DATA EXTRACT:
** START **
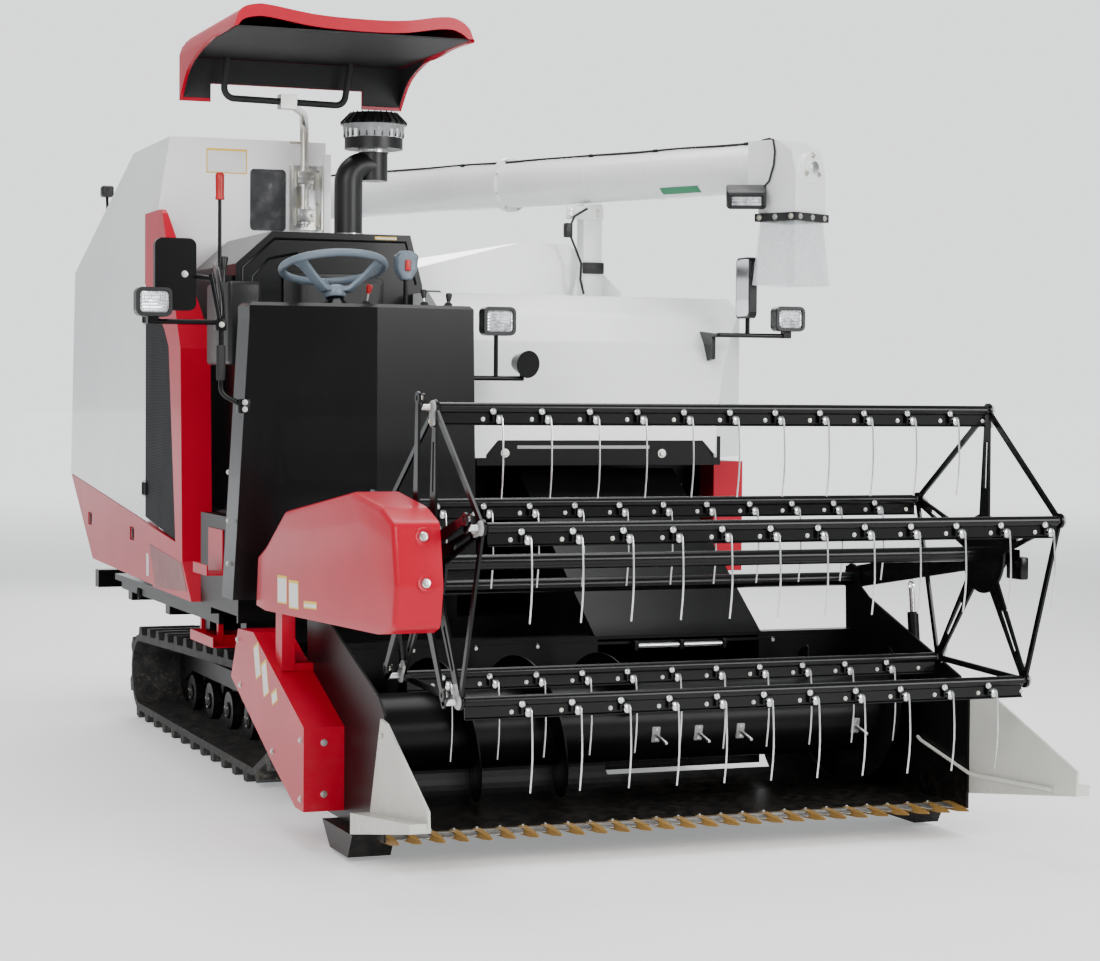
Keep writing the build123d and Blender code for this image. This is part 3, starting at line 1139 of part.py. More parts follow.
** END **
** START **
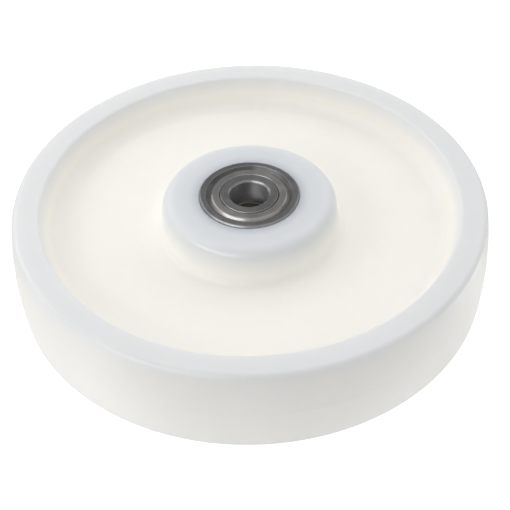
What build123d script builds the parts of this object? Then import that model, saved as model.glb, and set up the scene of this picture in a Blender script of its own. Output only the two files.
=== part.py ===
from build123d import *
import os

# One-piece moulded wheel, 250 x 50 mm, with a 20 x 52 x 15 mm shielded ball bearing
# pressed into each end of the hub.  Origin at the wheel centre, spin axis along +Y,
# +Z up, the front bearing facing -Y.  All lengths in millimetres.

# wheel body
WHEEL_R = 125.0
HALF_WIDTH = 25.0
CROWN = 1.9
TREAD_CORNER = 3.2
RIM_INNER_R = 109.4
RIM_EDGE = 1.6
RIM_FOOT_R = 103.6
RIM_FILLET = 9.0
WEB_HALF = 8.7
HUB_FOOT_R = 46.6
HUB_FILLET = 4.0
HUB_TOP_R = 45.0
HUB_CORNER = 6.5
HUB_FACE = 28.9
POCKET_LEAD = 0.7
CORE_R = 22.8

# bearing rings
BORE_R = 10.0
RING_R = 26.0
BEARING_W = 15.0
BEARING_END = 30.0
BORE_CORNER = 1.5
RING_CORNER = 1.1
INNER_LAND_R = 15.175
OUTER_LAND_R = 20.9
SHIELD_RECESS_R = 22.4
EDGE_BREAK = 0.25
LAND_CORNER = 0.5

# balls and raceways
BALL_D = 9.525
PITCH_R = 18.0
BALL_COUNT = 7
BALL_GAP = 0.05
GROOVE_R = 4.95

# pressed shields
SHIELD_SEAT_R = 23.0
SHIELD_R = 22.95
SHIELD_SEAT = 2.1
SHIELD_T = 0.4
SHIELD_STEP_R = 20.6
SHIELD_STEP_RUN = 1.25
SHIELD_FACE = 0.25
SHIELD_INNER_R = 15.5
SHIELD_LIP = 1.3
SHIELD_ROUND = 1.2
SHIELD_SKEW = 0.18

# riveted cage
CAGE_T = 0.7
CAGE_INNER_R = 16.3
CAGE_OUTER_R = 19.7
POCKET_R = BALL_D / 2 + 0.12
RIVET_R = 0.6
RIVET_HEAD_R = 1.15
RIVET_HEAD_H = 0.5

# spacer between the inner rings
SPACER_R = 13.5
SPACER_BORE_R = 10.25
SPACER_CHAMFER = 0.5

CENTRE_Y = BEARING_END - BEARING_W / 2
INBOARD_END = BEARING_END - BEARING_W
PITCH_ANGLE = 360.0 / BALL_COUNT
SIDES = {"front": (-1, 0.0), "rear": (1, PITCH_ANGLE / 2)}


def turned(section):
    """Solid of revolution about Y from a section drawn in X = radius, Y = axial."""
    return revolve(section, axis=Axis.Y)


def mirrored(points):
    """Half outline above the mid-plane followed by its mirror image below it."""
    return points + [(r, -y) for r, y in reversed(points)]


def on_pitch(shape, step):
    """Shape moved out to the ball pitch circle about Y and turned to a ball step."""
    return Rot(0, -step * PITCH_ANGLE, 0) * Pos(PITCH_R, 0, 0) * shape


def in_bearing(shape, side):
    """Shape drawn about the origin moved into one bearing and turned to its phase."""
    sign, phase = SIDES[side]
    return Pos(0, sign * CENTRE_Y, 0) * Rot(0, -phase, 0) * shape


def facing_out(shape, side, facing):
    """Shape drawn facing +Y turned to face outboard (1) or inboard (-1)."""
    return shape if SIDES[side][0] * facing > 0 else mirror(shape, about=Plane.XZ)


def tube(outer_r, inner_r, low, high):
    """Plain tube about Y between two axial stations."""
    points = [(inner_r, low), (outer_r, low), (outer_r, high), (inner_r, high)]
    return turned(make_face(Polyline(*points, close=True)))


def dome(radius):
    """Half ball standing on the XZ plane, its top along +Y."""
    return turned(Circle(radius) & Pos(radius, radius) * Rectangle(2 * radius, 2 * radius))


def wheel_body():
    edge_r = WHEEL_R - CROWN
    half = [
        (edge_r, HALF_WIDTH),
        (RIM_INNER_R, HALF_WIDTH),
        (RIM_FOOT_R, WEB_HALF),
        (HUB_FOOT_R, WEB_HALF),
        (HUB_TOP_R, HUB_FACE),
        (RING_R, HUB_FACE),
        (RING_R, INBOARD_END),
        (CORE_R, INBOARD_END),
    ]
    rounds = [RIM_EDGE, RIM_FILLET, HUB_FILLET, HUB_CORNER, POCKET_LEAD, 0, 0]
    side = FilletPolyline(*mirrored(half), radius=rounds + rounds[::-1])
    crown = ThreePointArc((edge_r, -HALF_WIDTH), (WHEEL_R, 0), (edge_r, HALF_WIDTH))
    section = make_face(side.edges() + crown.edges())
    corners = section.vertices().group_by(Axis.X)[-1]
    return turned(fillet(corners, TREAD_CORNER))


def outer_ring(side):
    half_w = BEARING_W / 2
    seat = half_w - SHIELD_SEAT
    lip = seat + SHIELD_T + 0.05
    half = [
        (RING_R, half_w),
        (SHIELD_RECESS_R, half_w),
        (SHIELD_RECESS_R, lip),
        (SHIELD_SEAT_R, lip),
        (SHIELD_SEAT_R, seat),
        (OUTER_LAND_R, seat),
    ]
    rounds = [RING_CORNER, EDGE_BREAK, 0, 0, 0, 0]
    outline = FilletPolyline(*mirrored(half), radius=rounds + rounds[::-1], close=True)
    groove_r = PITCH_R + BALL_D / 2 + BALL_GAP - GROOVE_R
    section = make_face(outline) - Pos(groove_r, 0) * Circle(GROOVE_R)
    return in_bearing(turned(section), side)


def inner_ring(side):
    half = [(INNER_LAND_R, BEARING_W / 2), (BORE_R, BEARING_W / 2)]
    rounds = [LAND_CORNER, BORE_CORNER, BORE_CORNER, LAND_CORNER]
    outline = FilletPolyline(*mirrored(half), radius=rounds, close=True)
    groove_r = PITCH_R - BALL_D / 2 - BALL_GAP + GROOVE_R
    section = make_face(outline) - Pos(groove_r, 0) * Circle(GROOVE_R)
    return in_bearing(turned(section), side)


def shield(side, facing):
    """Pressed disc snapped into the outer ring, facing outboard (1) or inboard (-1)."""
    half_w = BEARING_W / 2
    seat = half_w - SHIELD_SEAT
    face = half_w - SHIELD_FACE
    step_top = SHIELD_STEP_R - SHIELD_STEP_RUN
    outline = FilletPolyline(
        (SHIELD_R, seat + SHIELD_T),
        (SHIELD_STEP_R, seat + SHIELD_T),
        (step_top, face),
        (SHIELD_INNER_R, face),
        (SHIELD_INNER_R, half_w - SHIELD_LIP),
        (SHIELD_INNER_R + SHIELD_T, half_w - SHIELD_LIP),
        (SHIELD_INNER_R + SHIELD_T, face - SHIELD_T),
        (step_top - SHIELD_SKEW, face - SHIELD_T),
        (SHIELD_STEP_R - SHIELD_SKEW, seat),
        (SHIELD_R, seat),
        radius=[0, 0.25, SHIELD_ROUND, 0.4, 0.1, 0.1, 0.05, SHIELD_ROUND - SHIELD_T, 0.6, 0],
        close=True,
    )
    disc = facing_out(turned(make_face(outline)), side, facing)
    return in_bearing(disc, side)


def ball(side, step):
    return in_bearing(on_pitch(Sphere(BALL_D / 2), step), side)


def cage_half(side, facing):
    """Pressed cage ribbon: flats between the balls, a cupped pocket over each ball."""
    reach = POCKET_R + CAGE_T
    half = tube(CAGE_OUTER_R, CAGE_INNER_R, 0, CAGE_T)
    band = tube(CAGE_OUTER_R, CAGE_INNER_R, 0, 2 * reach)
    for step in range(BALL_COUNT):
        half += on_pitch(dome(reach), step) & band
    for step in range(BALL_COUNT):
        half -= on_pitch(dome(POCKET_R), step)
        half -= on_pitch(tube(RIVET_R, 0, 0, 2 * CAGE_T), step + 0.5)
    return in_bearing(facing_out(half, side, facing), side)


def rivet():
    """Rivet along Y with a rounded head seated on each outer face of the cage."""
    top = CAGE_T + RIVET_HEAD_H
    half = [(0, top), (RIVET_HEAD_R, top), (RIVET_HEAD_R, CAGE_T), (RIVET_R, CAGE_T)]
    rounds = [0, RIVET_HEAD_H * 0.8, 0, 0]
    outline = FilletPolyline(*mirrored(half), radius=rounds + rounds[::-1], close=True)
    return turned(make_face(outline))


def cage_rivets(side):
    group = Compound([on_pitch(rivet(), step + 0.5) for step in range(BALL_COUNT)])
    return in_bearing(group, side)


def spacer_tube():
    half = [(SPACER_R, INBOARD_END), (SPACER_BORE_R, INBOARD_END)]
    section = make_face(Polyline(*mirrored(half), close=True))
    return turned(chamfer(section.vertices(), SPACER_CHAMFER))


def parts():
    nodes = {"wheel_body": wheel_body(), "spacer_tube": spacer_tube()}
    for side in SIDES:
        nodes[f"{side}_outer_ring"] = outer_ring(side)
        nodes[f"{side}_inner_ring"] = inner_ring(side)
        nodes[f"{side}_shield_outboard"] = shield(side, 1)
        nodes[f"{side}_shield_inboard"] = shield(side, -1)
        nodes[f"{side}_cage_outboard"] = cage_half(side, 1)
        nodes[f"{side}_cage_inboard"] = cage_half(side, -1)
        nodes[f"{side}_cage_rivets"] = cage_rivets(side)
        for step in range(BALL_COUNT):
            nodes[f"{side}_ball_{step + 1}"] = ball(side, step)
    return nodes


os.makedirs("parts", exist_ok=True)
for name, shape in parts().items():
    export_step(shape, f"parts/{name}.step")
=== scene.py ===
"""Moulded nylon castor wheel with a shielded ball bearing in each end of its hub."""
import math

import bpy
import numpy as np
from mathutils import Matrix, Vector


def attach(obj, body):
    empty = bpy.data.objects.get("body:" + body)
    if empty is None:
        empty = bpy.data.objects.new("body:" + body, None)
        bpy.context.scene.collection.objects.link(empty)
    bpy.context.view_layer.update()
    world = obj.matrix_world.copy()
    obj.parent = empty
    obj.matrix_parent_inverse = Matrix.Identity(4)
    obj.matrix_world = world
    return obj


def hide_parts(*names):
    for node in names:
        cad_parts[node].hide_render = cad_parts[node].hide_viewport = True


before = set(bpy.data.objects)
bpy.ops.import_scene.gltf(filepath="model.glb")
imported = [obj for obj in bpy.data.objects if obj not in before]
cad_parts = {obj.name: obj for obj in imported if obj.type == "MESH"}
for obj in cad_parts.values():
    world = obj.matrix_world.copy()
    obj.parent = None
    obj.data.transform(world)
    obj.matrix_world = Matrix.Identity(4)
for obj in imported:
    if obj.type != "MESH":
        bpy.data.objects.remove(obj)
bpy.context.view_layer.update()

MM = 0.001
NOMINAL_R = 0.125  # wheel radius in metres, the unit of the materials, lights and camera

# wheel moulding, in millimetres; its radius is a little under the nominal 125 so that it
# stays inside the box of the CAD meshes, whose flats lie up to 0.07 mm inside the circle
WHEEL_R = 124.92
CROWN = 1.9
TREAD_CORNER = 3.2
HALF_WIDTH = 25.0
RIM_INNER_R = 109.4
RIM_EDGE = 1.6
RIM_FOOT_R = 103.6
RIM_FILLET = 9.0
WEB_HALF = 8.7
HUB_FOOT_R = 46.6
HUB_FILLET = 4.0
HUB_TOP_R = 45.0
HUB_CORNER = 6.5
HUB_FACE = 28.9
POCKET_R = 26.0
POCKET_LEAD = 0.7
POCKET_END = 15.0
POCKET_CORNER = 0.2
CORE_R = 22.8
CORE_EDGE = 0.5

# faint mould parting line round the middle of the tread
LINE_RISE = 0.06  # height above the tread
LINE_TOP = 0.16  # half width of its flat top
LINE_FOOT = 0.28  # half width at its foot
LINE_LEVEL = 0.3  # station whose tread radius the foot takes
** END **
** START **
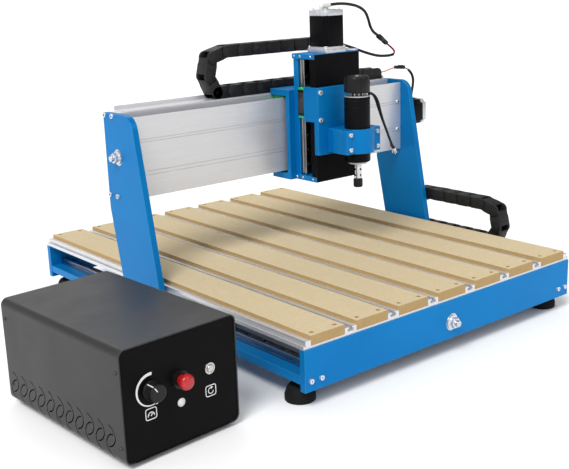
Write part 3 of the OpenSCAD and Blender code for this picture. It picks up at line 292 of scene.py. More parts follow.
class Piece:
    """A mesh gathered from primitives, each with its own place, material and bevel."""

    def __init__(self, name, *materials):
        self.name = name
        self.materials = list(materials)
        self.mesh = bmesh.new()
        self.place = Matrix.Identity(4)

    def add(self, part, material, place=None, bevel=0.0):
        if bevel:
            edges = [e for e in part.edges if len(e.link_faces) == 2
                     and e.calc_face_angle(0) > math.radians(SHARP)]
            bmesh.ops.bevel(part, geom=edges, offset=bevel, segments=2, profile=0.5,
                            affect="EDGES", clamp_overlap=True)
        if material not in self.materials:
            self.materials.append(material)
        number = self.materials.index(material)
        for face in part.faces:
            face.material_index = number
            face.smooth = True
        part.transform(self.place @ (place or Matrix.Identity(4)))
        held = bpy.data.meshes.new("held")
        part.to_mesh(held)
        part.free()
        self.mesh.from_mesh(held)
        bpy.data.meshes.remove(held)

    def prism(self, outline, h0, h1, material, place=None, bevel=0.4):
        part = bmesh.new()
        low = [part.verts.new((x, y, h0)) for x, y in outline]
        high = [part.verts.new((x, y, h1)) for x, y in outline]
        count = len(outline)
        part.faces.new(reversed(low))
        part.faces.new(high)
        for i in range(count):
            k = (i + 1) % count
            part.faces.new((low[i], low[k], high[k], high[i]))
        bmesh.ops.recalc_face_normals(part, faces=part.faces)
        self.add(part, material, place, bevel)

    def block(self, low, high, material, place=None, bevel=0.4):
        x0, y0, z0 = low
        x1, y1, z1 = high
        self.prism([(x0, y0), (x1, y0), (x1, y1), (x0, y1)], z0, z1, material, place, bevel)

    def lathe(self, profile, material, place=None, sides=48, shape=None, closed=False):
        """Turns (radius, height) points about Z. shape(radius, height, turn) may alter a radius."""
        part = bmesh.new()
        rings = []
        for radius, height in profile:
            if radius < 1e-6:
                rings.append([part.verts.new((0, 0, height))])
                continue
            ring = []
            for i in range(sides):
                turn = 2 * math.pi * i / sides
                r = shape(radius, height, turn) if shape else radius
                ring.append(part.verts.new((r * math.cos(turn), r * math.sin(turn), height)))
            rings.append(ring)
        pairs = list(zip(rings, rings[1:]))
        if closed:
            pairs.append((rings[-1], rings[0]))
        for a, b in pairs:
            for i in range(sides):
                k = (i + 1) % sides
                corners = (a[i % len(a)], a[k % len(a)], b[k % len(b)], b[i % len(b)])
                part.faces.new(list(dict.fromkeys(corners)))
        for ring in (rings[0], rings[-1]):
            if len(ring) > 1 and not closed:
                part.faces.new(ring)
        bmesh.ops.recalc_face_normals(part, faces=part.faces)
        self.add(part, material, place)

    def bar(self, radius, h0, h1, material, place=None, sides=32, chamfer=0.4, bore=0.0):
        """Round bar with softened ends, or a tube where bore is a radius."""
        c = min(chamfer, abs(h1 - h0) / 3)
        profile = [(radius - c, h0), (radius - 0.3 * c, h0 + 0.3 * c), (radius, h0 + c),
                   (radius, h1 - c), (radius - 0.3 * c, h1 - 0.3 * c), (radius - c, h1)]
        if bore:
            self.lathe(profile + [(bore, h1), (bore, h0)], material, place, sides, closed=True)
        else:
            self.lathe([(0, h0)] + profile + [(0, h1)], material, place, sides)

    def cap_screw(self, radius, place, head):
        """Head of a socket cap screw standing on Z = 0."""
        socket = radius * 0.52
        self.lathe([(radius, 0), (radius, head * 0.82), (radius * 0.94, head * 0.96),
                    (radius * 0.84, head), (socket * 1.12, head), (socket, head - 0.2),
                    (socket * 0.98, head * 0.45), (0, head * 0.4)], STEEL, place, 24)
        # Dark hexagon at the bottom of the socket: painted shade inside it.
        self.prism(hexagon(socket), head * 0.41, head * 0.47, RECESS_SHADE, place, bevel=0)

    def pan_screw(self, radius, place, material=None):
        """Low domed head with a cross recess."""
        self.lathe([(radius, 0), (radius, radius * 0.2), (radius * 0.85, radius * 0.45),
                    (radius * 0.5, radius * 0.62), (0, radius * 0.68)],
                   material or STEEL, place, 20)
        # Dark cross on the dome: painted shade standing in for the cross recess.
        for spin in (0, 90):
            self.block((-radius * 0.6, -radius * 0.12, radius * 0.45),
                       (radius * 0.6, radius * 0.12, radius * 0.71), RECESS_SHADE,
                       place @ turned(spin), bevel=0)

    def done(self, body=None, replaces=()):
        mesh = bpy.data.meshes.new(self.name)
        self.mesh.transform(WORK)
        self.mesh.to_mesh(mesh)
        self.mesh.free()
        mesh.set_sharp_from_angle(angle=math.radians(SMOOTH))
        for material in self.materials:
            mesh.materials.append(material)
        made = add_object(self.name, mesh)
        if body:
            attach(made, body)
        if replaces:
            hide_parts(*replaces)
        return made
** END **
PROBLEM TO WORK ON: Which lines above run from the one containing "return in_bearing(group, side)" down to the one containing "cad_parts[node].hide_render = cad_parts[node].hide_viewport"? Repeat exactly those, both ends included, and nothing else.

RESULT OF THIS TASK:
    return in_bearing(group, side)


def spacer_tube():
    half = [(SPACER_R, INBOARD_END), (SPACER_BORE_R, INBOARD_END)]
    section = make_face(Polyline(*mirrored(half), close=True))
    return turned(chamfer(section.vertices(), SPACER_CHAMFER))


def parts():
    nodes = {"wheel_body": wheel_body(), "spacer_tube": spacer_tube()}
    for side in SIDES:
        nodes[f"{side}_outer_ring"] = outer_ring(side)
        nodes[f"{side}_inner_ring"] = inner_ring(side)
        nodes[f"{side}_shield_outboard"] = shield(side, 1)
        nodes[f"{side}_shield_inboard"] = shield(side, -1)
        nodes[f"{side}_cage_outboard"] = cage_half(side, 1)
        nodes[f"{side}_cage_inboard"] = cage_half(side, -1)
        nodes[f"{side}_cage_rivets"] = cage_rivets(side)
        for step in range(BALL_COUNT):
            nodes[f"{side}_ball_{step + 1}"] = ball(side, step)
    return nodes


os.makedirs("parts", exist_ok=True)
for name, shape in parts().items():
    export_step(shape, f"parts/{name}.step")
=== scene.py ===
"""Moulded nylon castor wheel with a shielded ball bearing in each end of its hub."""
import math

import bpy
import numpy as np
from mathutils import Matrix, Vector


def attach(obj, body):
    empty = bpy.data.objects.get("body:" + body)
    if empty is None:
        empty = bpy.data.objects.new("body:" + body, None)
        bpy.context.scene.collection.objects.link(empty)
    bpy.context.view_layer.update()
    world = obj.matrix_world.copy()
    obj.parent = empty
    obj.matrix_parent_inverse = Matrix.Identity(4)
    obj.matrix_world = world
    return obj


def hide_parts(*names):
    for node in names:
        cad_parts[node].hide_render = cad_parts[node].hide_viewport = True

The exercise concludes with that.